Difficile alors pour le SPD d’envisager une alliance solide. Reste à savoir si « Die Linke » peut évoluer et se responsabiliser, ouvrant ainsi de nouvelles perspectives. Certains le pensent, au moins à moyen terme, tandis que d’autres restent très sceptiques. C’est le cœur du débat actuel, très controversé, au sein du SPD et dans les médias.

Pour comprendre le côté passionnel de ce débat, il faut partir de la culture politique allemande. La République fédérale, née en 1949 des cendres de la dictature nazie et face à une dictature communiste en Allemagne orientale, abhorre les extrêmes et est profondément centriste. Si l’opposition entre la gauche et la droite existe, il ne s’agit pas d’une polarisation à la française. Par ailleurs les deux grands partis de rassemblement se définissent comme centre-gauche (SPD) ou centre-droit (CDU) : ils cherchent à gagner et à gouverner au centre, et au besoin ils peuvent parfaitement gouverner ensemble car il n’y a pas de fossé programmatique entre eux. Cette quête du centre pousse à la modération et à la recherche de compromis, souvent imposée par le fédéralisme et le rôle important des Länder dans la législation nationale.
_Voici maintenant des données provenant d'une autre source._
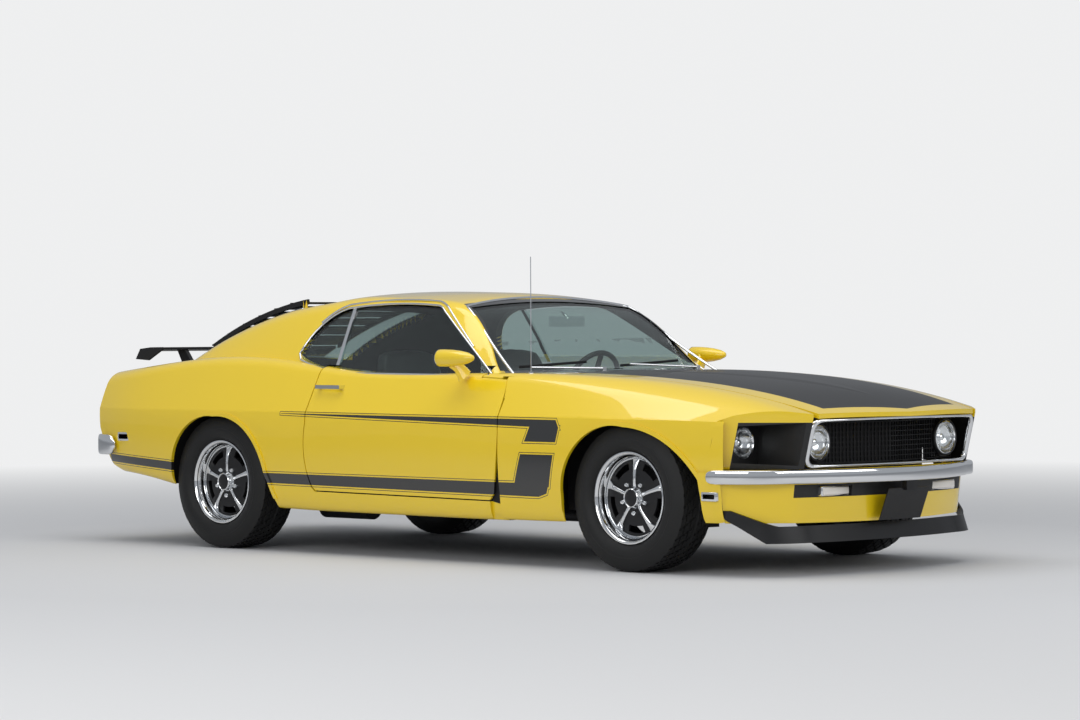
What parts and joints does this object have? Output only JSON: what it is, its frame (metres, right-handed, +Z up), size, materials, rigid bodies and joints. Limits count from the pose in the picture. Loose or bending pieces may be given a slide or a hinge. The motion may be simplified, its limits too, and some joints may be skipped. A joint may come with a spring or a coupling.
{
  "type": "car",
  "caption": "Two-door fastback muscle car with a rear louvre, chin spoiler and rear wing; doors, lids, wheels and steering move",
  "frame": {"origin": "On the ground under the middle of the car's bounding box", "axes": "+X to the nose, +Y to the driver's left side, +Z up"},
  "size_m": [4.76, 1.8934, 1.4268],
  "materials": {
    "body_paint": "gloss",
    "black_paint": "satin",
    "under_paint": "matte",
    "chrome": "polished",
    "glass": "clear, faintly green",
    "lamp_glass": "clear lens",
    "red_lens": "gloss",
    "tyre": "matte",
    "wheel_chrome": "polished",
    "grille_black": "satin",
    "soft_black": "satin",
    "trim_black": "grained",
    "dash_black": "satin",
    "iron": "matte",
    "steel": "dull",
    "plate_black": "gloss",
    "mirror": "polished"
  },
  "bodies": {
    "chassis": {"body_shell": "body_paint", "fender_right": "body_paint", "fender_left": "body_paint", "lamp_housings": "body_paint", "front_structure": "under_paint", "windshield": "glass", "rear_window": "glass", "quarter_glass": "glass", "window_divider": "chrome", "grille_surround": "chrome", "grille": "grille_black", "headlamps": "lamp_glass", "front_valance": "body_paint", "front_bumper": "chrome", "chin_spoiler": "soft_black", "front_plate": "plate_black", "marker_lamps": "lamp_glass", "rear_bumper": "chrome", "tail_lamps": "red_lens", "front_suspension": "under_paint", "rear_axle": "under_paint", "drive_shaft": "steel", "engine_block": "iron", "radiator": "under_paint", "exhaust": "steel", "fuel_tank": "under_paint", "dashboard": "dash_black", "steering_column": "dash_black", "front_seats": "trim_black", "rear_seat": "trim_black", "interior_mirror": "mirror", "cowl_fittings": "chrome"},
    "door_right_body": {"door_right": "body_paint", "door_glass_right": "glass", "mirror_right": "body_paint", "door_handle_right": "chrome"},
    "door_left_body": {"door_left": "body_paint", "door_glass_left": "glass", "mirror_left": "body_paint", "door_handle_left": "chrome"},
    "hood_body": {"hood": "black_paint"},
    "deck_body": {"deck_lid": "black_paint", "rear_spoiler": "black_paint"},
    "louvre_body": {"rear_louvre": "black_paint"},
    "steering_wheel_body": {"steering_wheel": "dash_black"},
    "knuckle_right_body": {"knuckle_right": "iron"},
    "knuckle_left_body": {"knuckle_left": "iron"},
    "wheel_front_right_body": {"tyre_front_right": "tyre", "rim_front_right": "wheel_chrome"},
    "wheel_front_left_body": {"tyre_front_left": "tyre", "rim_front_left": "wheel_chrome"},
    "wheel_rear_right_body": {"tyre_rear_right": "tyre", "rim_rear_right": "wheel_chrome"},
    "wheel_rear_left_body": {"tyre_rear_left": "tyre", "rim_rear_left": "wheel_chrome"}
  },
  "joints": [
    {"name": "door_right_hinge", "type": "hinge", "parent": "chassis", "child": "door_right_body", "pos_m": [0.715, -0.868, 0.585], "axis": [0, 0, 1], "range_deg": [0, 65]},
    {"name": "door_left_hinge", "type": "hinge", "parent": "chassis", "child": "door_left_body", "pos_m": [0.715, 0.868, 0.585], "axis": [0, 0, -1], "range_deg": [0, 65]},
    {"name": "hood_hinge", "type": "hinge", "parent": "chassis", "child": "hood_body", "pos_m": [0.88, 0, 0.87], "axis": [0, -1, 0], "range_deg": [0, 48]},
    {"name": "deck_hinge", "type": "hinge", "parent": "chassis", "child": "deck_body", "pos_m": [-1.965, 0, 0.894], "axis": [0, 1, 0], "range_deg": [0, 60]},
    {"name": "louvre_hinge", "type": "hinge", "parent": "chassis", "child": "louvre_body", "pos_m": [-1.118, 0, 1.235], "axis": [0, 1, 0], "range_deg": [0, 35]},
    {"name": "steering_wheel_turn", "type": "hinge", "parent": "chassis", "child": "steering_wheel_body", "pos_m": [0.09, 0.36, 0.8], "axis": [-0.9272, 0, 0.3746], "range_deg": [-448, 448]},
    {"name": "steer_right", "type": "hinge", "parent": "chassis", "child": "knuckle_right_body", "pos_m": [1.427, -0.68, 0.333], "axis": [0, 0, 1], "range_deg": [-28, 28]},
    {"name": "steer_left", "type": "hinge", "parent": "chassis", "child": "knuckle_left_body", "pos_m": [1.427, 0.68, 0.333], "axis": [0, 0, 1], "range_deg": [-28, 28]},
    {"name": "wheel_front_right_spin", "type": "hinge", "parent": "knuckle_right_body", "child": "wheel_front_right_body", "pos_m": [1.427, -0.7555, 0.333], "axis": [0, 1, 0], "continuous": true},
    {"name": "wheel_front_left_spin", "type": "hinge", "parent": "knuckle_left_body", "child": "wheel_front_left_body", "pos_m": [1.427, 0.7555, 0.333], "axis": [0, 1, 0], "continuous": true},
    {"name": "wheel_rear_right_spin", "type": "hinge", "parent": "chassis", "child": "wheel_rear_right_body", "pos_m": [-1.316, -0.7555, 0.333], "axis": [0, 1, 0], "continuous": true},
    {"name": "wheel_rear_left_spin", "type": "hinge", "parent": "chassis", "child": "wheel_rear_left_body", "pos_m": [-1.316, 0.7555, 0.333], "axis": [0, 1, 0], "continuous": true}
  ],
  "couplings": [
    {"joint": "steer_left", "follows": "steer_right", "ratio": 1},
    {"joint": "steering_wheel_turn", "follows": "steer_right", "ratio": 16}
  ]
}
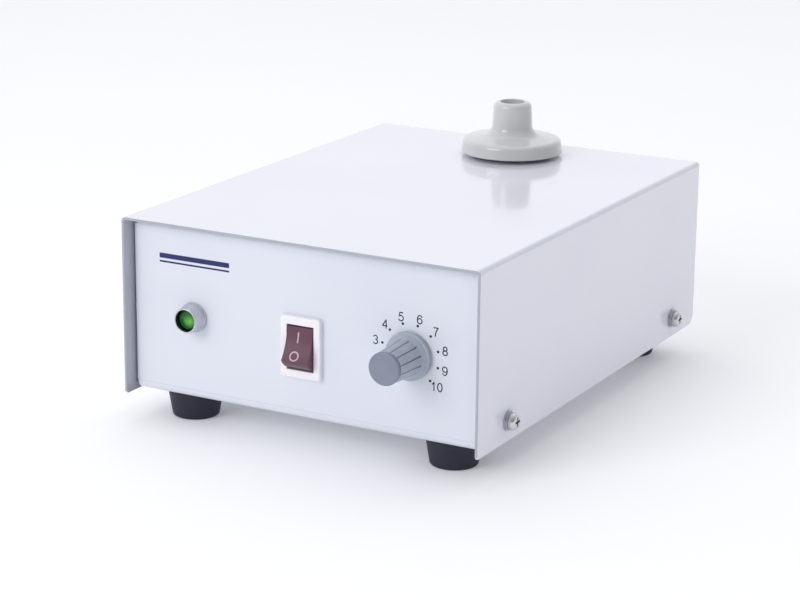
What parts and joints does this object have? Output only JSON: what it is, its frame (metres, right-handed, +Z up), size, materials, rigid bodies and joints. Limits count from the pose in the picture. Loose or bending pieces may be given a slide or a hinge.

Dans ce contexte, une stratégie « à gauche toute », acceptable au niveau régional dans les Länder de l’ex-RDA, comporte des risques considérables à l’ouest et a fortiori au niveau national : elle pourrait couper le SPD des voix du centre, qui restent décisives pour gagner une majorité. Quant à la droite, elle rêve d’enfermer le SPD dans un ghetto « rouge-rouge » pour le discréditer aux yeux de l’électorat modéré.

Pour toutes ces raisons, même si le SPD cherche à dédramatiser la question, il est clair que « Die Linke » ne pourra pas être un partenaire lors des législatives de 2009 ; après, on verra. De toute façon, le SPD a intérêt à sortir au plus vite du débat d’alliances avec son aspect de jeu tactique, voire politicien, qui risque de stériliser l’autre débat, bien plus important, sur les solutions à la fois réalistes et originales aux grands problèmes de notre société. En fin de compte, c’est sur ce terrain que se jouera son avenir. Quand il saura quoi faire, il pourra décider plus sereinement avec qui.